First drug approved for NASH

Posted by Dr. Hans de Vries on Mar 26, 2024 11:03:59 AM

On March 14, 2024, Madrigal Pharmaceuticals received the first regulatory approval for a drug targeting NonAlcoholic SteatoHepatitis (NASH). Specifically, FDA approved Rezdiffra (resmetirom) for the treatment of adults with noncirrhotic NASH with moderate to advanced liver scarring (fibrosis), to be used along with diet and exercise. NASH, recently renamed MASH, which stands for Metabolic dysfunction-Associated Steatotic Liver Disease, is estimated to affect 5% of the population in the Western world, one third of which is thought to have moderate to advanced fibrosis (F2/F3). 

Leber NASH_520x272

Resmetirom is an activator of the thyroid hormone β receptor. The positive risk benefit balance of resmetirom was based on an analysis at month 12 in a 54-month, randomized, double-blind placebo-controlled trial. The completion of the trial to month 54 is required as a postapproval study, at which point a reduction in end stage liver disease and hepatocellular carcinoma can hopefully be shown. In the pivotal trial, 888 subjects were randomly assigned to receive one of the following: placebo (294 subjects); 80 milligrams of resmetirom (298 subjects); or 100 milligrams of resmetirom (296 subjects); once daily, in addition to diet and exercise (standard care). At 12 months, liver biopsies showed that a greater proportion of subjects who were treated with resmetirom achieved NASH resolution or an improvement in fibrosis as compared with those who received placebo.

The most common side effects of resmetirom were diarrhea and nausea. Other side effects included pruritus, vomiting, constipation and dizziness. The resmetirom label includes warnings and precautions on drug-induced liver toxicity, gallbladder-related side effects and interactions with certain statins, which should be dosed in submaximal doses.

Although serial liver biopsies were required during the pivotal trial, the US label does not require this, which is of course a big plus when it comes to patient access to the drug. No clear guidance is given to clinicians on how to establish ‘noncirrhotic NASH with moderate to advanced fibrosis’ and updates of existing guidelines will hopefully give guidance on this.

EMA has set the hurdle for approval of a NASH drug slightly higher than FDA. Whereas FDA required either resolution of NASH or improvement of fibrosis, EMA requires both. However, resmetirom met both of these endpoints in the pivotal trial.
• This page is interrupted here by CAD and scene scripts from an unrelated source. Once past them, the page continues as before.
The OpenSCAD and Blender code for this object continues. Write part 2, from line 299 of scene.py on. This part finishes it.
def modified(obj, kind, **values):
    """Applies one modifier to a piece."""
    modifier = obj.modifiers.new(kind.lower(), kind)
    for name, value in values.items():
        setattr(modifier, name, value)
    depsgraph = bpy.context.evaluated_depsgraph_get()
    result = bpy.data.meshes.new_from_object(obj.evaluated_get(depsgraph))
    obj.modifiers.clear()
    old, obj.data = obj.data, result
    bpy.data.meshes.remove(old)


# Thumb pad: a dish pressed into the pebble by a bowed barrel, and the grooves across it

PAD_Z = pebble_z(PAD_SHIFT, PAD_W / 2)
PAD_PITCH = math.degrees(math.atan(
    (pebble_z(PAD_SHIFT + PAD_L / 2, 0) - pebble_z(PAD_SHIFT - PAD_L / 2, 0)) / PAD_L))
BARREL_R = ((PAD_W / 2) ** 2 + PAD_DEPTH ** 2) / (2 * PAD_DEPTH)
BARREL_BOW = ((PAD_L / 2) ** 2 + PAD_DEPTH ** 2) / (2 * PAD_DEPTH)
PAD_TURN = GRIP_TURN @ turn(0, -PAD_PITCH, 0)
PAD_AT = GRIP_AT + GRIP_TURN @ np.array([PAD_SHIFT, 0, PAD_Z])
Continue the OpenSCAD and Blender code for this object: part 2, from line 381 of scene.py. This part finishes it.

Thus, EMA will likely follow suit with a positive assessment.  Nevertheless, the reimbursement hurdle in the EU may be high with an announced annual price in the US of $ 47.700.

A final notable point is the relation between lowering of liver fat and histology outcomes. After one year, the lowest 80 mg dose of resmetirom resulted in a 35% reduction from baseline in liver fat as assessed by MRI-PDFF, for a difference of 26.7% with placebo. At 16 weeks, this difference had already established itself almost completely. This will raise the bar in a competitive field where many drug candidates have failed. But for today, congratulations to Madrigal Pharmaceuticals and FDA for a landmark approval!